Urban documentary photographer Anusha Yadav embraced this fact in her vocation but didn’t realise the extent of the power of pictures till a year ago. In 2010, she started a Facebook group asking people to send in their family wedding photographs. The social experiment has now grown to an anthropological and cultural project.

The ‘Indian Memory Project’ invites people from all over India to contribute photographs offering a glimpse of their family history. Anusha said, “I started it out of curiosity to garner information about India’s history and culture. I never realised that the project would receive so much interest and attention.” The photos will soon be published in an upcoming book and the photographer has plans for exhibitions and research grant as well.

In the current digital age, photographs are artfully posed for till the perfect shot is taken and then photo-shopped to alter and erase any flaws. It is still a memory but can become a contrived one. Photographs taken earlier were less about vanity and more about documenting important life events and capturing memories.

The Indian Memory Project currently has 73 images displayed, all older than the year 1990.

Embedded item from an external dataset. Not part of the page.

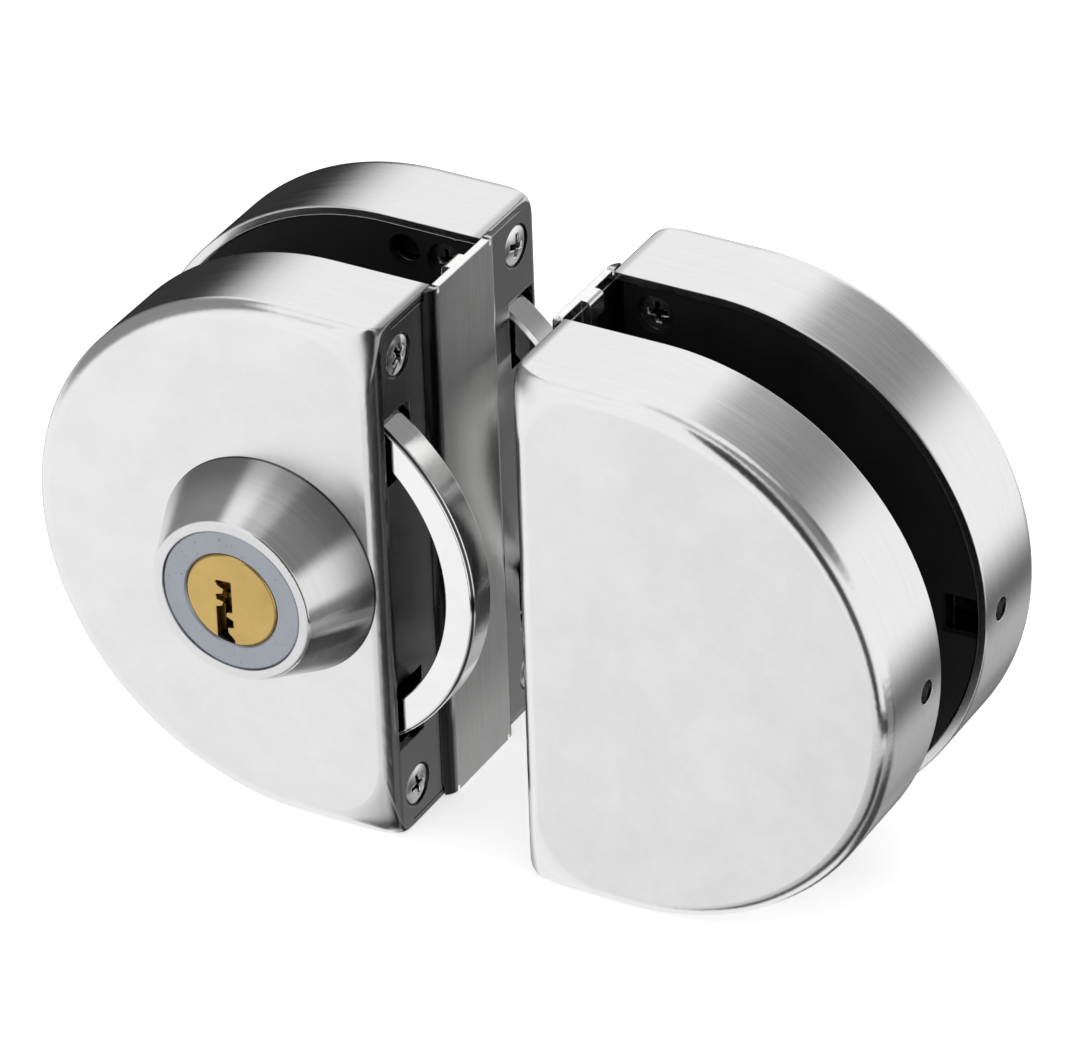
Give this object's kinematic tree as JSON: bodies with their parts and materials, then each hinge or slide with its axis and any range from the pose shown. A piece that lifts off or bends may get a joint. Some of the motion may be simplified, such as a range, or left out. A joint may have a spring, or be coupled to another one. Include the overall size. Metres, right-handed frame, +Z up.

Through them and other photographs received from personal albums, it attempts to trace India’s past within different time frames along with people, professions, cultures, traditions and settlements.

The responsibility of preserving and showcasing the country’s rich culture and history is something Anusha cherishes. “It is a personal story of unknown people and amazing accomplishments with an important anthropological insight,” she explained of the photographs sent to her. “Each picture has a story to tell, evidence of time and collective memory.”

The photographs on the website have a short description of the people, their relationships and the year, place and event that explains the photo’s documentation. There are family portraits, such as the one put up by Anil Dhar of his grandparent’s extended Kashmiri Pandit family. Minal Hajratwala’s photograph of her cousin in South Africa highlights the issue of apartheid in 1960.

Anusha’s collective images of her mother and five sisters on their graduation day tells the story of the individual personalities.
The Mumbai-based photographer is currently looking for funding to establish the project’s digital portal. She also hopes to display the photographs in exhibitions all over the country. Anusha said, “The exhibitions and collage of photographs can provide an interesting history lesson. India has such a rich historical past and it’s important to make people, especially school
children aware of the fact.”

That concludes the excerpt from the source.